“When are you going to finish the ones you’ve already bought?” my wife often asks when I come home with one of the Writer’s Block’s distinctive red paper bags. Silly question. I mean, has she met me? Books all over the place (including, for one memorable stretch, half-filling a bathtub) has been a defining feature of our domestic life for 35 years. What you see here is a small slice. So, short answer to her question: maybe never! I’ve always been a rapid buyer of books, but a sloooow reader of them.
You’d think all this COVID-enforced downtime would fully activate a guy like me. READ LIKE THE WIND! But I gotta confess: The swarming anxieties of this thing — medical, fiscal, social, toilet-paperal — just wrecked my focus in weeks one and two. I’d look at this batch of pulped wood in my hand and wonder, what am I doing? So much is falling apart for so many.
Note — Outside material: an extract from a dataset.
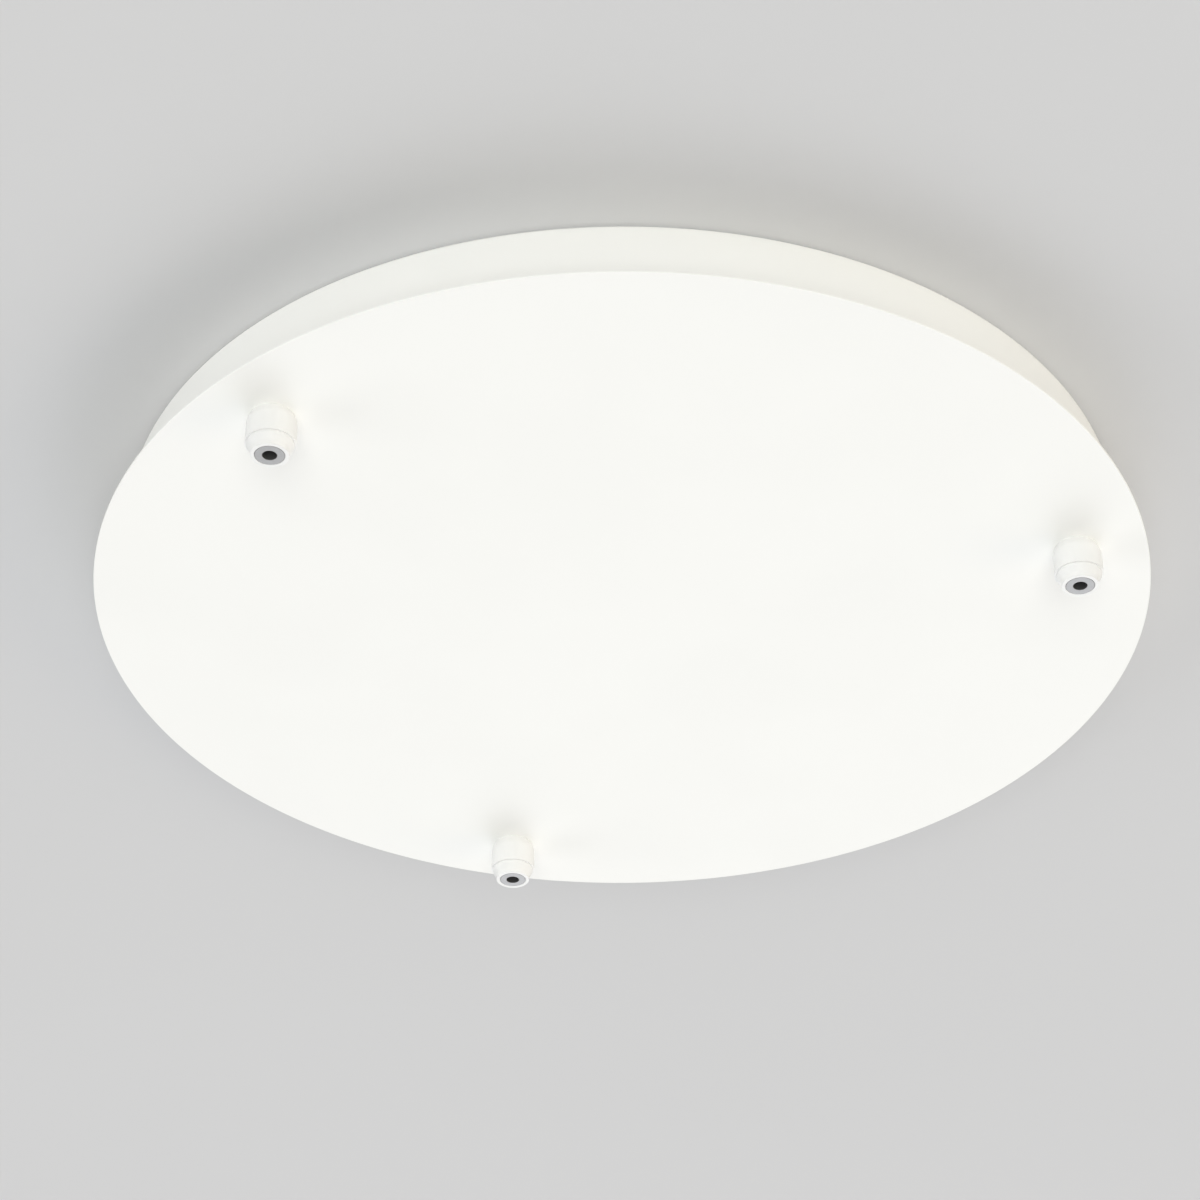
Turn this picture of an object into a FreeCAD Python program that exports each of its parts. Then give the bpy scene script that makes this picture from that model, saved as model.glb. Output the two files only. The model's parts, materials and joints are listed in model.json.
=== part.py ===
import FreeCAD
import Part
import math
import os

# Round ceiling rose for three pendant cords: a shallow steel pan on the ceiling, a flat steel cover
# that magnets hold under it, and three cord grips in the cover.
# Millimetres. +Z is up. The origin is on the ceiling plane, on the axis of the rose.

# Overall
HEIGHT = 30.0
COVER_DIAMETER = 400.0
COVER_THICKNESS = 1.0
COVER_EDGE_ROUND = 0.3
COVER_OVERHANG = 10.0

# Pan
PAN_SHEET = 1.0
PAN_BEND = 0.6
PAN_BEAD_DIAMETER = 200.0
PAN_BEAD_WIDTH = 8.0
PAN_BEAD_DEPTH = 2.0
PAN_BEAD_SLOPE = 3.0
PAN_DISH_DIAMETER = 56.0
PAN_DISH_DEPTH = 2.5
PAN_DISH_SLOPE = 4.0
PRESSED_BEND = 1.0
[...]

I adjusted eventually, of course. But even before that, I found a stabilizing comfort in my home office, this tiny blue ecosystem of books, art, talismans, and, yes, even tchotchkes. Think of it as a diorama of what’s left of my mind: cluttered with trivial cuteness, like (1) the chrome pineapple I finally won in a hand-to-hand white-elephant gift sesh two Christmases ago, or (2) the plethora of hands that achieve just the right balance of adorability and weirdness; as well as personal connections, like (3) small ceramic sculptural pieces from a potter I know in Colorado, and (4) the stack of poetry chapbooks by onetime Las Vegas playwright Red Shuttleworth. I profiled him decades ago, and I sometimes consult his poetry — hard-edged demystifications of the West — when my own typing gets too precious. (I know, I know: Consult him now!) Also, owls (5) — if they don’t symbolize good luck, keep it to yourself. There’s artwork (6) by Brent Holmes (the orange one, exiled here because it’s just too bold and beautiful for rooms where the normal people live), Jorge Catoni, and Jose Bellver.
But mostly it’s about the books. (If you look closely, you can see I assembled some of the shelves (7) at cockeyed angles to give the room some zippity zow.) The longer, truer answer to my wife’s question lies in the levitating gestalt here, in which every book, read or not, is a wormhole of possibilities, ideas, moments of beauty, the workings of other minds. I can only speak for myself: The bookish, joyously unkempt mojo of my office has helped me nurture my (metaphorically!) feverish brain through the newly scrambled requirements of this job — and the existential demands of this moment.